A l’exception du MOOC de Cécile Dejoux, qui sera traduit en anglais, nous n’allons pas essayer de concurrencer les anglo-saxons mais plutôt nous concentrer sur la francophonie et sur les pays dans lesquels nous sommes implantés. Notre MOOC Désir d’entreprendre sera ainsi traduit en arabe et adapté au contexte marocain. Enfin, nous avons aussi des demandes d’université qui veulent traduire nos MOOCs comme l’Université des transports de Moscou et notre Défis énergétiques et risques sanitaires dans les transports.

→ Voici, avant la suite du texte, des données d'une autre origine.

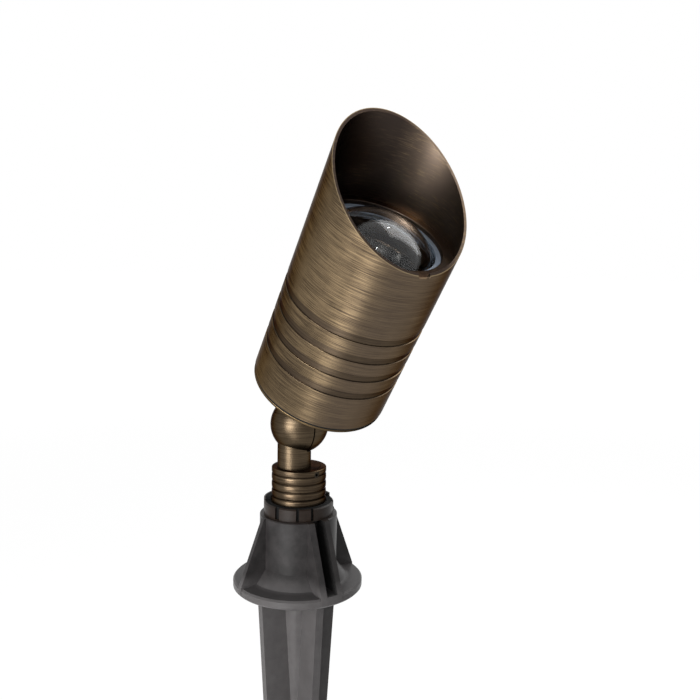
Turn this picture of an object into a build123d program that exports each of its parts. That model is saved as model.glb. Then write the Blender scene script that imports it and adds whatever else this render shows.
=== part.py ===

O. R : Les MOOCs semblent vraiment au cœur de votre stratégie !
O. F : Les MOOCs permettent l’éditorialisation de notre savoir et nous font connaître. C’est d’autant plus important qu’ils touchent d’abord un public en formation continue. Le public de Du manager au leader est composé autant d’auditeurs âges de 30 à 40 ans que de 40/50 ans et de 50/60 ans. Aujourd’hui nous avons beaucoup à apprendre de nos partenaires numériques sur comment fédérer des communautés d’apprenants venus suivre nos MOOCs à court, moyen et long terme.
O. R : Un sujet plus politique : où en est la Comue (communauté d’universités et d’établissements) Hesam dont on sait qu’elle est passée par de phases difficiles ces derniers mois ?
O. F: La situation s’est pacifiée avec un nouveau président et une vraie volonté de travailler ensemble. Nous avons notamment un beau projet d’Idex, Confluence, dont nous espérons bien qu’il sera reconnu par l’État. D’ores et déjà le contrat de site nous a permis d’obtenir plus de moyens sur l’Europe ou la formation continue. Également grâce à Hesam, notre contrat de projets État-région nous a permis d’obtenir des moyens supplémentaires pour notre parc immobilier. C’est un sujet central pour un établissement comme le nôtre et nous devons trouver 100 millions d’euros pour rénover nos bâtiments et en construire de nouveaux.
O. R : Allez-vous changer son nom comme on le murmure très fort ces derniers temps ?
O. F: Il y a des réflexions là-dessus mais je suis pour ma part très attaché à la marque Hesam et à lisibilité des Arts et Métiers. La Sorbonne est une très belle appellation mais les Arts et Métiers en sont aussi une.